None of that here – we actually looked, touched and appreciated the art and architecture without the aid of small electronic devices. And we talked to each other about it, in a rash display of inter-personal communication.

The sculptured elephants were magnificent. You will have to take my word for it. And no photograph would have been big enough anyway.

Secondly we were asked to take off our shoes before walking in. Again this has no religious significance for me – but the feel of warm marble under my soles was strangely soothing. It put us all into personal and sensual contact with the earth beneath us, so that we literally felt the experience. It reminded me of the most ecstatic feeling of walking on wet sand at the edge of the sea on a late summer’s evening. The calming sensation rose by capillary action up through my body and into my mind and feelings. From the soles of my feet to the soul of my being.

In a mysterous way it also connected us together. It brought us down to the same primitive earth – no heels or thick souls to boost our own exaltation. And we were all in direct fleshy contact with the same piece of ground, like children holding hands with the same mother.

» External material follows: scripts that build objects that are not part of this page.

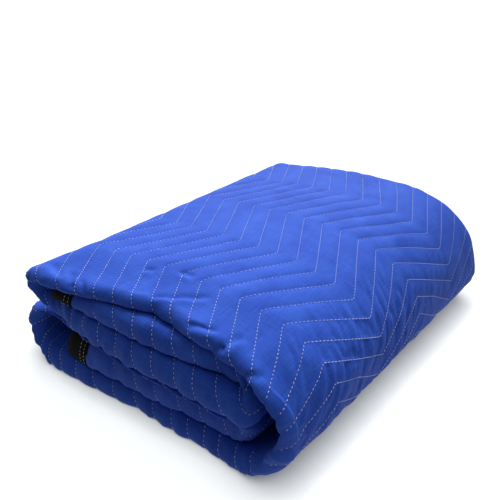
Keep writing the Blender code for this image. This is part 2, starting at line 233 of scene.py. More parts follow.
def section(row, crest=0.0):
    """y, w and the outward normal of the ply's middle: 0 to 1 ply D from its cut edge to the front, 1 to 2
    the front fold, 2 to 3 ply A to the back, 3 to 4 the back fold, 4 to 5 ply B to the front, 5 to 6 the
    inner front fold and 6 to 7 ply C to its cut edge. The crest is where across the fold its crease lies."""
    part = np.minimum(row.astype(int), 6)
    share = row - part
    y, w = np.zeros_like(row), np.zeros_like(row)
    normal_y, normal_w = np.zeros_like(row), np.zeros_like(row)
    straight = {0: (-1.5, -1, EDGE_Y), 2: (1.5, 1, BACK_CENTRE_Y),
                4: (0.5, -1, BACK_CENTRE_Y), 6: (-0.5, 1, EDGE_Y)}
    for index, (level, side, back) in straight.items():
        here = part == index
        forward = index in (0, 4)
        y[here] = back * (1 - share[here] if forward else share[here])
        w[here] = level * PLY_PITCH
        normal_w[here] = side
    crest = np.broadcast_to(crest, row.shape)
    for index, w_radius, side in ((1, 1.5, 1), (5, 0.5, -1)):
        here = part == index
        turn = math.pi * (share[here] - 0.5)
        if index == 1:
            past = np.sin(turn) - crest[here]
            away = np.abs(past) / (1 - np.sign(past) * crest[here])
            reach = np.maximum(1 - away ** FOLD_POWER, 0.0) ** FOLD_ROOT
            y[here] = -(FRONT_NOSE - HALF_PLY) * reach
        else:
            y_radius = FRONT_NOSE - HALF_PLY - (PLY_PITCH + INNER_FOLD_SLACK)
            y[here] = -y_radius * np.maximum(np.cos(turn), 0.0)
        w[here] = side * w_radius * PLY_PITCH * np.sin(turn)
        normal_y[here] = -side * np.cos(turn)
        normal_w[here] = np.sin(turn)
    here = part == 3
    turn = math.pi * share[here]
    y[here] = BACK_CENTRE_Y + PLY_PITCH / 2 * np.sin(turn)
    w[here] = PLY_PITCH + PLY_PITCH / 2 * np.cos(turn)
    normal_y[here], normal_w[here] = np.sin(turn), np.cos(turn)
    return y, w, normal_y, normal_w


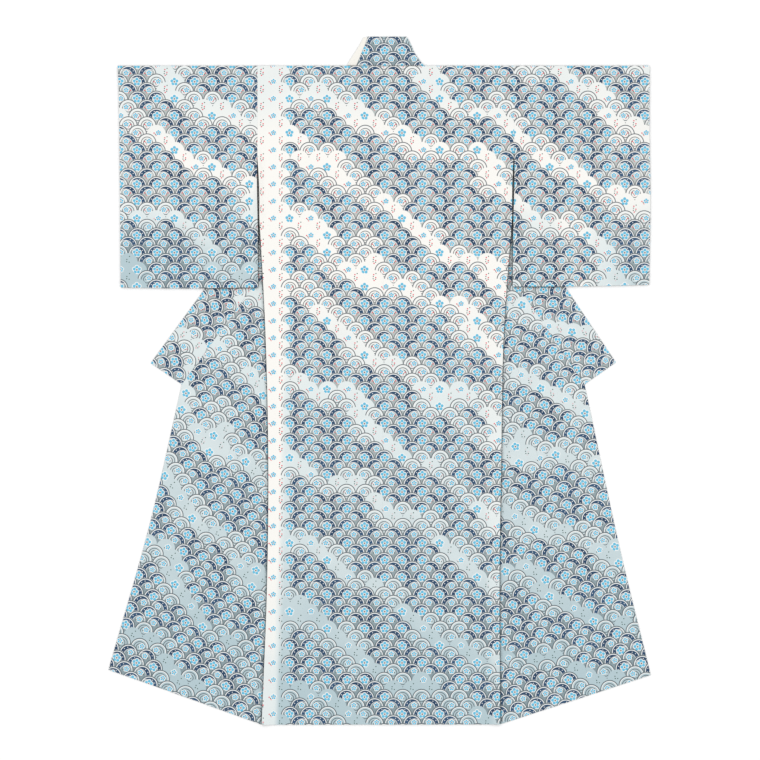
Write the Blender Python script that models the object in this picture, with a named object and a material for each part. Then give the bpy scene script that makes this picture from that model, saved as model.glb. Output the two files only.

At the end of the walk around the temple; we sat and rested with hundreds of others to watch a fabulous ballet of fountains, illuminated with rainbow colours, dancing to soothing eastern music. The display told the story of conception, birth, life, marriage and death.

So here are some of the values of Indian society – arranged marriage, the extended family, vegetarianism, art and architecture and a dispensation, at least for a while, with material trappings. Bare feet on a bare earth.

These values and ways of life carry them through endless cycles of conception to death, persisting through the generations. They bring stability, calm and certainty in their over-crowded, noisy, uncertain world, where so many are simply trying to make ends meet. In our richer, more materialistic western world, we are poorer than they are in so many ways.